For 1.8.5 I'm going to make it guid-based in buckets of 5000 with the dir name the lower bound starting at 1 (because GUIDs start at 1). e.g. 1/, 5001/, 10001/, 15001/, etc.
Hashing is the next step and I've opened a ticket for it: #4523.
comment:21 Changed 12 months ago by brettp
Going back on this. The bucket dir names will start at 1, but will hit 5000, 1000, 15000, etc. 5001 and friends were super awkward. I dislike starting at 0 because it makes no sense.
comment:22 Changed 12 months ago by brettp
This is implemented in a branch on my fork: https://github.com/brettp/elgg/tree/data_to_guids
It will break plugins that access files directly, so I'm teetering on whether this should go in a bugfix release. The only one I know of is TidyPics, which isn't officially released for 1.8. Opinions on putting this in 1.8.5?
comment:23 Changed 12 months ago by ewinslow
Lets wait until 1.9. Its only a few weeks away.
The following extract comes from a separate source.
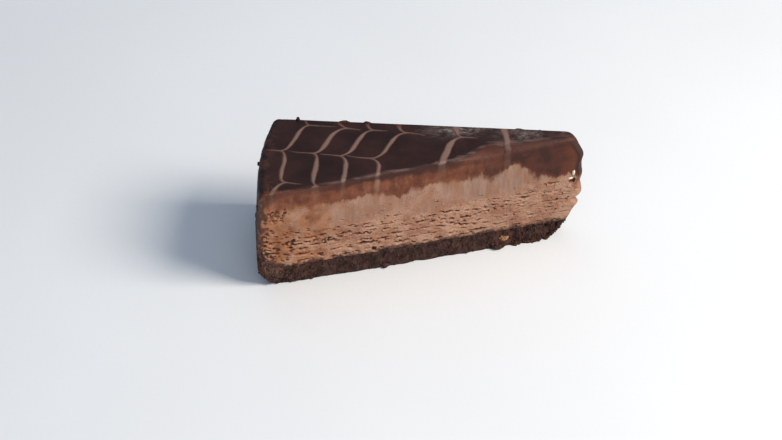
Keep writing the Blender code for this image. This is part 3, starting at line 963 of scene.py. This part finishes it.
# The crust: a dark crumb layer, craggy at the cuts and most of all towards the tip
crust = {
    "spacing": 0.36 * mm,
    "filletRows": 22,
    "edgeShares": (0, 0.12, 0.3, 0.6, 1),
    "middleSteps": 44,
    "levels": 26,
    "cragDepth": 0.7 * mm,
    "cragTipFactor": 2.2,
    "cragTipReach": 45.0 * mm,
    "crumbs": 0.42 * mm,
    "fineCrumbs": 0.24 * mm,
    "cavities": 0.9 * mm,
    "coarseLumps": (1.5 * mm, 1.5 * mm, 1.5 * mm, 81.3),  # sizes along x, y and z, and a seed
    "fineLumps": (0.7 * mm, 0.7 * mm, 0.7 * mm, 87.3),
    "hollowLumps": (2.4 * mm, 2.4 * mm, 1.2 * mm, 83.3),
    "redLumps": (3 * mm, 3 * mm, 2 * mm, 89.3),
    "liftOff": 0.25 * mm,  # no crumb relief below this height, so that the slice stands flat
    "tipRough": 1.1,
    "rimRough": 0.7,
    "haloReach": 2.6 * mm,  # how far the brown round the pale piece of biscuit reaches
    "grainSizes": (420.0, 1300.0, 900.0, 0.6),
    "bump": 0.22 * mm,
}


def makeCrustMaterial(name, first, second, fleck):
    made, read, shader, vector = startMaterial(name, 0.85)
    grain = useGrain(vector, crust)
    patches = ramp(cloud(vector, 300.0, 4.0), 0.4, 0.62)
    face = layered(
        mixShades(grain["Mottle"], first, second),
        (times(read("dusty"), patches), "#6a4d40"),
        (read("browned"), "#54301f"),
        (ramp(grain["Grain"], 0.58, 0.74, 0.0, 0.8), fleck),
        # Painted shade in the crust's cavities
        (read("cavity"), "#1d0f0b"),
        # Painted shade in the open pores
        (times(grain["Pores"], 0.55), "#1c110e"),
    )
    fill(shader, {"Base Color": face, "Normal": bumped(grain["Height"], crust["bump"])})
    return made


def makeCrust(material):
    rows = np.append(rowsAlong(crust), [innerWall + 0.5 * cake["coat"], radius])
    (i, j, k), r, t, up, faces = gridShell(rows, np.linspace(0, 1, crust["levels"]), crust)
    bottom, top = crustBottom(r), np.minimum(crustTop(r), cake["lip"]) + seamWave(r, t)
    z = bottom + (top - bottom) * up
    side = np.round(t)
    nearTip = 1 - smoothStep(tipLoss, crust["cragTipReach"], r)
    size = cake["cragSize"]
    relief = crust["cragDepth"] * lumps(r / size, side, z / size, cake["cragSeed"])
    relief = relief * (1 + (crust["cragTipFactor"] - 1) * nearTip)
    places = placeWithRelief(r, t, z, relief)

    def lumpy(label):
        *sizes, seed = crust[label]
        return lumps(*(places / sizes).T, seed)

    exposed = smoothStep(0, crust["liftOff"], places[:, 2]) * (k < k.max())
    onFace = (j == 0) | (j == j.max()) | (i == 0) | (i == i.max())
    nearRim = smoothStep(radius - 22 * mm, radius - 8 * mm, r)
    nearTop = smoothStep(3.2 * mm, 1.2 * mm, top - z)
    cavity = smoothStep(0.1, 0.45, lumpy("hollowLumps")) * nearTop * (0.25 + 0.75 * nearTip) * exposed
    ragged = 0.4 + np.maximum(crust["tipRough"] * nearTip, crust["rimRough"] * nearRim)
    paleR, _, paleZ = chunks["paleBiscuit"][:3]
    pale = placeOnSlice(paleR * mm, 0.0, paleZ * mm)
    halo = np.exp(-(((places - pale) ** 2).sum(1)) / crust["haloReach"] ** 2)
    reddened = 0.4 * nearTip * smoothStep(-0.1, 0.4, lumpy("redLumps"))
    values = dict(crumbDensity=exposed * onFace * np.minimum(ragged, 1), cavity=cavity)
    values.update(browned=np.maximum(0.85 * halo, reddened))
    values.update(dusty=nearRim * smoothStep(9 * mm, 4 * mm, top - z))
    made = makeMesh("crumbCrust", places, faces, material, values)
    crumbly = crust["crumbs"] * lumpy("coarseLumps") + crust["fineCrumbs"] * lumpy("fineLumps")
    pushOut(made.data, crumbly * exposed * ragged - crust["cavities"] * cavity)
    settle(made, "biscuit_crust", "biscuit_crust")
    print("crust:", len(faces) * 2, "triangles")
    return made


# Crumbs that cling to the crust, scattered over it by one tree of nodes
crumbs = {"Density": 1.35e6, "Smallest": 0.22 * mm, "Largest": 0.62 * mm, "Roughen": 0.12 * mm, "Seed": 11}


def makeCrumbTree():
    inputs = {"Geometry": "Geometry", **dict.fromkeys(("Density", "Smallest", "Largest", "Roughen"), "Float")}
    inputs.update({"Seed": "Int", "Material": "Material"})
    tree, given, result = newGroup("crumbScatter", "GeometryNodeTree", inputs, {"Geometry": "Geometry"})

    def randomValue(kind, low, high, seedShift):
        made = tree.nodes.new("FunctionNodeRandomValue")
        made.data_type = kind
        places = [place for place, socket in enumerate(made.inputs) if socket.enabled]
        fill(made, {places[0]: low, places[1]: high, "Seed": plus(given["Seed"], seedShift)})
        return next(socket for socket in made.outputs if socket.enabled)

    def vectorNode(operation, values):
        made = tree.nodes.new("ShaderNodeVectorMath")
        made.operation = operation
        return fill(made, values)[0]

    weight = fill(tree.nodes.new("GeometryNodeInputNamedAttribute"), {"Name": "crumbDensity"})["Attribute"]
    spread = {"Mesh": given["Geometry"], "Density": times(given["Density"], weight), "Seed": given["Seed"]}
    points = addNode("GeometryNodeDistributePointsOnFaces", spread)["Points"]
    ball = fill(tree.nodes.new("GeometryNodeMeshIcoSphere"), {"Radius": 1.0, "Subdivisions": 1})["Mesh"]
    turn = randomValue("FLOAT_VECTOR", (0, 0, 0), (6.28, 6.28, 6.28), 1)
    size = randomValue("FLOAT", given["Smallest"], given["Largest"], 2)
    stretch = randomValue("FLOAT_VECTOR", (0.6, 0.6, 0.6), (1.3, 1.3, 1.3), 3)
    scale = vectorNode("SCALE", {0: stretch, "Scale": size})
    placing = {"Points": points, "Instance": ball, "Rotation": turn, "Scale": scale}
    placed = addNode("GeometryNodeInstanceOnPoints", placing)["Instances"]
    real = addNode("GeometryNodeRealizeInstances", {"Geometry": placed})["Geometry"]
    rough = fill(tree.nodes.new("ShaderNodeTexNoise"), {"Scale": 1400.0})["Color"]
    bothWays = vectorNode("SUBTRACT", {0: rough, 1: (0.5, 0.5, 0.5)})
    offset = vectorNode("SCALE", {0: bothWays, "Scale": given["Roughen"]})
    moved = addNode("GeometryNodeSetPosition", {"Geometry": real, "Offset": offset})["Geometry"]
    finished = addNode("GeometryNodeSetMaterial", {"Geometry": moved, "Material": given["Material"]})
    fill(result, {"Geometry": finished["Geometry"]})
    return tree


def scatterCrumbs(surface, material):
    tree = makeCrumbTree()
    holder = linkPiece("crumbHolder", surface.data.copy())
    modifier = holder.modifiers.new("crumbScatter", "NODES")
    modifier.node_group = tree
    given = {**crumbs, "Material": material}
    for item in tree.interface.items_tree:
        if item.in_out == "INPUT" and item.name in given:
            modifier[item.identifier] = given[item.name]
    graph = bpy.context.evaluated_depsgraph_get()
    data = bpy.data.meshes.new_from_object(holder.evaluated_get(graph))
    bpy.data.objects.remove(holder)
    movePoints(data, readPoints(data, "co"))
    settle(linkPiece("crustCrumbs", data), "biscuit_crust")
    print("crumbs:", len(data.polygons), "triangles")


# Single bits: a pale piece of biscuit, larger crumbs that cling to the slice, and glossy moist specks at its
# tip, painted pale cream as painted highlights.
# Each has r, t, z, three half sizes, how far it stands out, all in millimetres but t, a seed and a finish
chunks = {
    "paleBiscuit": (34.4, 0, 3.9, (1.75, 1.1, 1.2), -0.35, 3.1, "pale"),
    "lowCrumb": (36.0, 0, 0.9, (2.3, 1.4, 0.9), 0.5, 8.3, "dark"),
    "frontCrumb": (82.5, 0, 1.0, (1.5, 1.0, 0.9), 0.5, 13.7, "dark"),
    "backEdgeCrumb": (120.2, 1, 40.9, (0.7, 0.7, 0.9), -0.9, 5.9, "dark"),
    "backEdgeFlake": (102.0, 1, 41.0, (1.7, 0.7, 0.55), -0.8, 6.7, "dark"),
    "farEdgeFlake": (92.5, 1, 41.2, (1.3, 0.6, 0.4), -0.7, 8.9, "dark"),
    "tipEdgeFlake": (30.5, 1, 42.5, (1.6, 0.5, 0.35), -0.5, 4.7, "dark"),
    "tipEdgeCrumb": (22.5, 1, 42.4, (0.8, 0.45, 0.4), -0.4, 7.3, "dark"),
    "rimCrumb": (129.3, 0.47, 37.4, (0.6, 0.8, 0.7), 0, 9.1, "dark"),
    "coatCrumb": (129.0, 0.03, 34.0, (0.55, 0.8, 1.3), 0.1, 4.3, "dark"),
    "lipCrumb": (129.1, 0.02, 18.6, (0.7, 0.9, 0.8), 0.2, 2.9, "dark"),
    "highSpeck": (12.5, 0.03, 28.6, (0.5, 0.45, 0.95), 0.15, 7.7, "wetGlint"),
    "lowSpeck": (13.9, 0.03, 26.3, (0.85, 0.4, 0.45), 0.1, 1.3, "wetGlint"),
}


def makeWetGlintMaterial():
    # Pale cream that stands in for the specks' glints: painted highlight
    made, _, shader, vector = startMaterial("wetGlintSpeck", 0.08, 0.5)
    mottle = ramp(cloud(vector, 900.0), 0.3, 0.6)
    fill(shader, {"Base Color": mixShades(mottle, "#d2b595", "#f4e9da")})
    return made


def makeChunk(name, material, slotName):
    r, t, up, sizes, out, seed, _ = chunks[name]
    side = -1 if t < 0.5 else 1
    angle = side * 0.5 * cake["cutAngle"]
    cosine, sine = math.cos(angle), math.sin(angle)
    middle = placeOnSlice(r * mm, float(t), up * mm)
    length, depth, height = (size * mm for size in sizes)
    shift = Vector((seed,) * 3)
    shape = bmesh.new()
    bmesh.ops.create_icosphere(shape, subdivisions=4, radius=1.0)
    for vertex in shape.verts:
        spot = vertex.co * 1.6
        wobble = 1 + 0.35 * noise.noise(spot + shift) + 0.12 * noise.noise(spot * 4 + shift)
        x, y, z = vertex.co * wobble
        x, y = x * length, y * depth + side * out * mm
        vertex.co = keepInside(middle + (x * cosine + y * sine, y * cosine - x * sine, z * height))
    data = bpy.data.meshes.new(name)
    shape.to_mesh(data)
    shape.free()
    data.shade_smooth()
    data.materials.append(material)
    settle(linkPiece(name, data), slotName)


darkCrumb = makeCrustMaterial("darkBiscuitCrumb", "#321e18", "#4a2f28", "#684940")
paleCrumb = makeCrustMaterial("paleBiscuitCrumb", "#8a5f42", "#ab7f5c", "#b98f6c")
makeFilling()
makeGlaze()
scatterCrumbs(makeCrust(darkCrumb), darkCrumb)
finishes = {
    "pale": (paleCrumb, "biscuit_crust"),
    "dark": (darkCrumb, "biscuit_crust"),
    "wetGlint": (makeWetGlintMaterial(), "chocolate_filling"),
}
for chunkName, chunkFacts in chunks.items():
    makeChunk(chunkName, *finishes[chunkFacts[-1]])
print("pieces ready")

# The floor, the light and the camera
studio = {
    "floorShades": ("#eceef0", "#e8eaec"),
    "floorSize": 6.0,
    "worldShade": (0.48, 0.68, 1.0, 1),
    "worldStrength": 0.27,
    "lights": (  # place, size, power and tint
        ("key", (0.75, -0.30, 0.72), 0.5, 14.0, (1.0, 0.93, 0.83)),
        ("fill", (-0.05, -0.95, 0.75), 0.9, 2.4, (1.0, 0.98, 0.95)),
        ("overhead", (0.0, 0.35, 1.2), 1.0, 1.9, (1.0, 0.99, 0.97)),
    ),
    "azimuth": math.radians(-5.1),
    "elevation": math.radians(38.4),
    "roll": math.radians(0.61),
    "distance": 735.0 * mm,
    "aim": (-9.05 * mm, 11.6 * mm, 0.0),
    "lens": 92.2,
}


def makeStudio():
    half = studio["floorSize"] / 2
    corners = [(-half, -half, 0), (half, -half, 0), (half, half, 0), (-half, half, 0)]
    data = bpy.data.meshes.new("paleFloor")
    data.from_pydata(corners, [], [(0, 1, 2, 3)])
    paint, _, shader, vector = startMaterial("palePaint", 0.6)
    mottle = ramp(cloud(vector, 6.0), 0.3, 0.7)
    fill(shader, {"Base Color": mixShades(mottle, *studio["floorShades"])})
    data.materials.append(paint)
    linkPiece("paleFloor", data)
    world = bpy.data.worlds.new("softRoom")
    world.use_nodes = True
    background = world.node_tree.nodes["Background"]
    fill(background, {"Color": studio["worldShade"], "Strength": studio["worldStrength"]})
    bpy.context.scene.world = world
    for name, place, size, power, tint in studio["lights"]:
        lamp = bpy.data.lights.new(name, "AREA")
        lamp.size, lamp.energy, lamp.color = size, power, tint
        made = linkPiece(name, lamp)
        made.location = place
        made.rotation_euler = (-Vector(place)).to_track_quat("-Z", "Y").to_euler()


def makeCamera():
    turn, rise = studio["azimuth"], studio["elevation"]
    back = Vector((math.sin(turn) * math.cos(rise), -math.cos(turn) * math.cos(rise), math.sin(rise)))
    camera = linkPiece("camera", bpy.data.cameras.new("camera"))
    camera.data.lens = studio["lens"]
    camera.location = Vector(studio["aim"]) + back * studio["distance"]
    camera.rotation_euler = (-back).to_track_quat("-Z", "Y").to_euler()
    camera.rotation_euler.rotate_axis("Z", studio["roll"])
    bpy.context.scene.camera = camera


makeStudio()
makeCamera()
bpy.context.scene.view_settings.view_transform = "Standard"
print("studio ready")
Too big and scary a change for just a bug fix release IMO.
comment:24 Changed 12 months ago by brettp
- Milestone changed from Elgg 1.8.5 to Elgg 1.9.0
comment:25 Changed 4 months ago by brettp
1.9 PR for review: https://github.com/Elgg/Elgg/pull/491

This means an ugly upgrade that fails sometimes because of either time limits or permissions problems. Ideally, the upgrade should detect those problems and maybe stop the upgrade?
The actual change in the code is simple: gmdate vs date
I think it needs to be done, just not looking forward to actually doing it and dealing with the all the problems.